Nanocrystals are the smallest material particles that remain naturally stable. Their size makes certain properties more pronounced and enables research approaches that would be impossible on larger crystals, such as imaging using electron microscopy to see how atoms in the materials move. This was, in fact, the method that enabled the discovery of self-repair in the lead-free perovskites.

The perovskite nanoparticles were produced in Bekenstein’s lab using a short, simple process that involves heating the material to 100°C for a few minutes. When PhD students Sasha Khalfin and Noam Veber examined the particles using a transmission electron microscope, they discovered the exciting phenomenon. The high voltage electron beam used by this type of microscope caused faults and holes in the nanocrystals. The researchers were then able to explore how these holes interact with the material surrounding them and move and transform within it.

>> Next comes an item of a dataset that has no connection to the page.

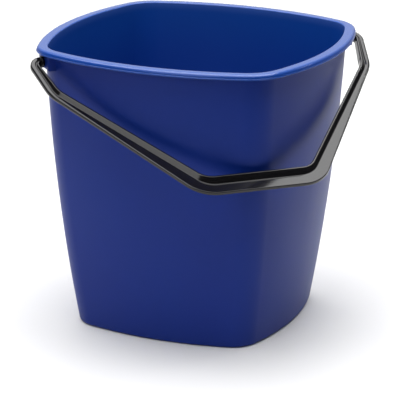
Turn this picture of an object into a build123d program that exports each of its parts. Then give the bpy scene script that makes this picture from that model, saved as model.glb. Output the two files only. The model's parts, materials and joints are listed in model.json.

They saw that the holes moved freely within the nanocrystal, but avoided its edges. The researchers developed a code that analyzed dozens of videos made using the electron microscope to understand the movement dynamics within the crystal. They found that holes formed on the surface of the nanoparticles, and then moved to energetically stable areas inside. The reason for the holes’ movement inwards was hypothesized to be organic molecules coating the nanocrystals’ surface. Once these organic molecules were removed, the group discovered the crystal spontaneously ejected the holes to the surface and out, returning to its original pristine structure. In other words, the crustal repaired itself.

This discovery is an important step toward understanding the processes that enable perovskite nanoparticles to heal themselves, and paves the way to their incorporation in solar panels and other electronic devices.